SECURITIES AND EXCHANGE COMMISSION Washington, D.C. 20549 |
SCHEDULE 13D Under the Securities Exchange Act of 1934 |
SPUR RANCH, INC. (Name of Issuer) |
Common Stock, $0.001 Par Value Per Share 23,206,101 Shares Outstanding (Title of Class of Securities) |
852135102 (CUSIP Number) |
Jeremy Stobie 500 N. Capital of Texas Highway Bldg. 3, Suite 100 Austin, Texas 78746 (Name, Address and Telephone Number of Person Authorized to Receive Notices and Communications) |
August 30, 2010 (Date of Event Which Requires Filing of this Statement) |
If the filing person has previously filed a statement on Schedule 13G to report the acquisition which is the subject of this Schedule 13D, and is filing this schedule because of Rule 13d-1(b)(3) or (4), check the following box: [ ] Box not checked |
CUSIP No. 852135102 |
1. Names of reporting persons: Jeremy Stobie IRS Identification Nos. of above persons (entities only): not applicable |
2. Check the appropriate box if a Member of a Group (a) [ ] Box not checked (b) [ ] Box not checked |
3. SEC Use Only |
4. Source of Funds: Other – “OO” |
5. Check if disclosure of legal proceedings is required pursuant to Items 2(d) or 2(e) [ ] Box not checked |
6. Citizenship: USA |
Number of shares beneficially owned by each Reporting Person with: | 7. Sole voting power: | 2,750,000 |
8. Shared voting power | 0 shares |
9. Sole dispositive power: | 2,750,000 |
10. Shared dispositive power: | 0 shares |
11. Aggregate amount beneficially owned by each Reporting Person: 2,750,000 shares |
12. Check if the aggregate amount in row 11 excludes certain shares [ ] Box not checked |
13. Percent of class represented by amount in row 11: 24.69% |
14. Type of reporting person: Individual – “IN” |
Item 1. Security and Issuer
Common Stock
Spur Ranch, Inc.
500 N. Capital of Texas Highway
Bldg. 3, Suite 100
Austin, Texas 78746
512.355.1077
Item 2. Identity and Background
(a) Jeremy Stobie
(b) 500 N. Capital of Texas Highway
Bldg. 3, Suite 100
Austin, Texas 78746
(c) Chief Financial Officer of the registrant, Spur Ranch, Inc.
(d) None
(e) None
(f) USA
Item 3. Source and Amount of Funds or Other Consideration
I have contributed my ownership interests in the rights to develop a series of business concepts and opportunities in exchange for 2,750,000 shares of the registrant’s common stock. The opportunities include rights and concepts for the development of real estate, and real estate related to equestrian communities as well as equestrian and polo related media, events, technologies and game development. They include rights to use the brand, “Spur Ranch,” and related graphic and televised presentations.

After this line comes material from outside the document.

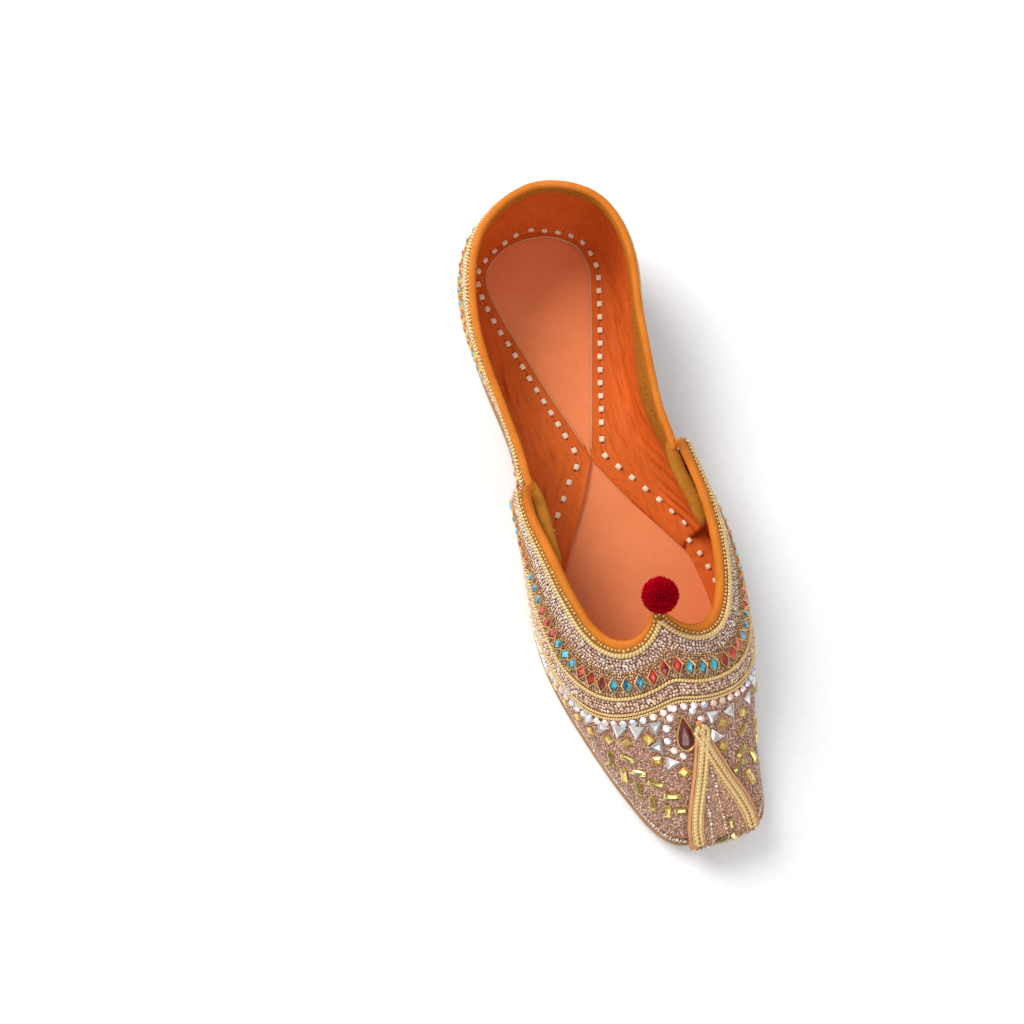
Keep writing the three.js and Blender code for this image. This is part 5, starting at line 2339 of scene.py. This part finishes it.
TOE_CRYSTALS = tuple(Ornament(*row) for row in (
    (205, -3.5), (208.2, -4.6), (211.7, -6.6), (216, -7.4), (220, -6), (222.8, -3.2), (208.2, 4),
    (212.2, 6.2), (216.4, 6.4),
))


@dataclass
class Beadwork:
    """All trim of the vamp and the counter."""

    last: Last
    vamp: Vamp
    counter: Skin
    counter_front: float = 110.5

    def build(self) -> None:
        """Makes the trim of both."""
        bench = Bench(self.vamp.skin)
        placed = {"triangles": self.places(TOE_TRIANGLES), "squares": self.places(TOE_SQUARES),
                  "crystals": self.places(TOE_CRYSTALS)}
        Bands("vamp", bench, self.vamp.offset, placed).build()
        Piece("toe_crystals", Finish.CRYSTALS, Slot.STONES, False).make(
            bench.set_at(cut_stone(regular(8, 1.5, CRYSTAL_TURN), 1.1), *placed["crystals"], 0.2))
        self.vamp_field(bench)
        bench = Bench(self.counter, SEED + 1)
        Bands("counter", bench, self.collar_line).build()
        self.counter_field(bench)

    def places(self, rows: Sequence[Ornament]) -> tuple[Array, Array]:
        """Where ornaments lie on the vamp.

        Args:
            rows: the ornaments.

        Returns:
            Flat spots and directions.
        """
        spots = [self.vamp.under(row.station, row.across) for row in rows]
        return np.array(spots), headings(np.radians([row.turn for row in rows]))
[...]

Item 4. Purpose of Transaction
The asset contribution is intended to enable the company to exploit the assets that were contributed. I do not plan to make material changes in the current management, operations, capitalization or securities of Spur Ranch.
Item 5. Interest in Securities of the Issuer
I am the Chief Financial Officer and a director of Spur Ranch. The 2,750,000 shares of common stock I received in the asset contribution transaction constitute my entire ownership interest in the Company. Spur Ranch had 11,140,075 shares outstanding immediately after the transaction, and therefore I own 24.69% of the common stock of Spur Ranch, calculated pursuant to SEC Rule 13d-1.
Item 6. Contracts, Arrangements, Understandings or Relationships with Respect to Securities of the Issuer.
None, other than the Asset Contribution Agreement.
Item 7. Material to be Filed as Exhibits
Exhibit 10.1, Asset Contribution Agreement
Signature
After reasonable inquiry and to the best of my knowledge and belief, I certify that the information set forth in this statement is true, complete and correct.